Thayer has been a horsewoman her entire life, riding at the age of five and standing atop cars to watch races at 10. Her appreciation for the horse imbues everything she does at the racetrack. Her love of the sport and her respect for its workers are why 90% of Tampa Bay Downs’ share of the money from the recently passed Florida HB7063 , or about $5 million, went to purses. Yes, that appreciation informs and permeates every decision, and it, along with her inherent graciousness, endears Thayer to virtually everyone at Tampa Bay Downs.

In its most recent season, purses increased 35% to $246,000 a day. Handle increased 2.4%, entries were up 10%, stall applications up 25%, field size up nearly 10%—all this despite 18 turf days lost to an uncommonly rainy season and a tote shutdown on Tampa Bay Derby day that cost the track an estimated $5 million in handle.

Peter Berube, the vice president and general manager who has been at Tampa Bay Downs for 29 years, said the purse supplements will continue next season and he expects the track to continue its progress going forward. Tampa Bay Downs is one of the sport’s gems, and Thayer and her staff polish it with devotion.

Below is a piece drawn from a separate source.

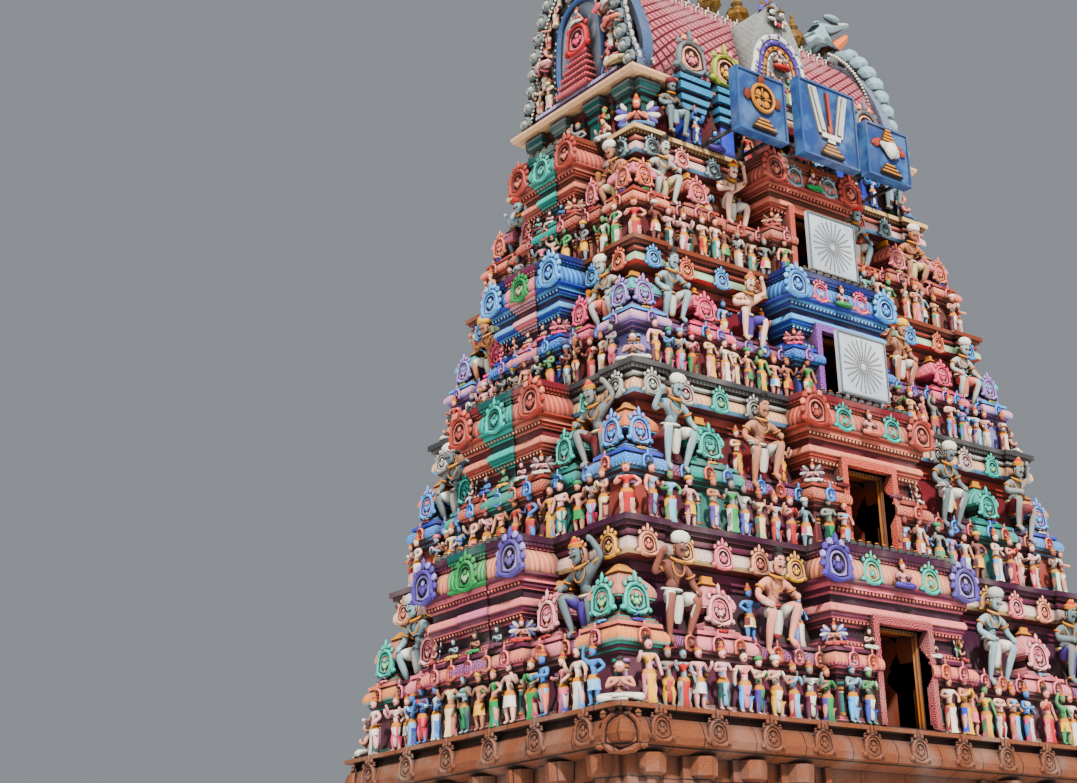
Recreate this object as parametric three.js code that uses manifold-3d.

The Hall of Fame only ratified what Florida has long known. Without Stella Thayer, would Tampa Bay Downs even been there, in Oldsmar, a retreat and haven and repository for racing’s quiet, but inspirational virtues? She’s indeed a pillar of racing.

But it might be more appropriate to compare Thayer and the other five women in this series — Antonucci, O’Connell, Weber, Campbell and Dailey — to the pillars sculpted by the ancient Greeks. Strong, dauntless pillars of support sculpted into the shape of women, they were called caryatids. Recognition of irreplaceable female support stretches all the way back to the ancient world, it seems, all the way back to the Erechtheion, the temple of Athena, at the Acropolis in Athens, which was constructed nearly 2,500 years ago. It was supported by six caryatids.